Collaboration across sectors is key

These are just some examples of how innovation and today´s best available technology is unlocking a whole new suite of solutions that can help us accelerate progress against SDG6. The opportunity before us today is to connect and scale these pockets of innovation.

No single technology will solve the world’s water and sanitation problems, but on World Water Day 2019 we certainly have something to celebrate: the solutions we need are within our grasp.
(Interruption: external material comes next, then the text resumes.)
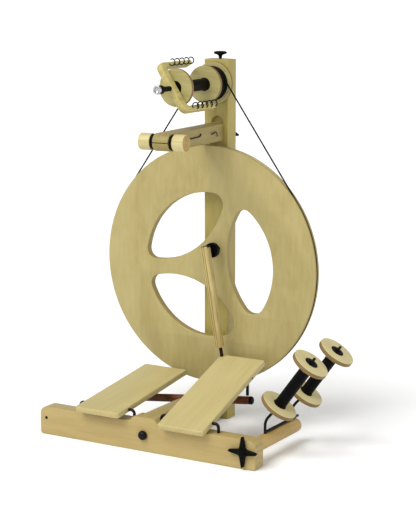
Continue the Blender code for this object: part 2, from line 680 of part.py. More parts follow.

The secret code to the water-energy nexus is a spicy mix of policy development, intelligent regulation, and technological innovation, involving cooperation across sectors

Energy and watre

Energy needs water, and water needs energy

The mutual dependence of energy and water and increasing global demand for each has an enormous impact on economic growth, environmental sustainability and our future in general.

Yet digitalization and existing technologies designed to create an energy-neutral water sector are already available. A more energy efficient water distribution system automatically helps reduce water leakage. Less energy is used. Less water is wasted.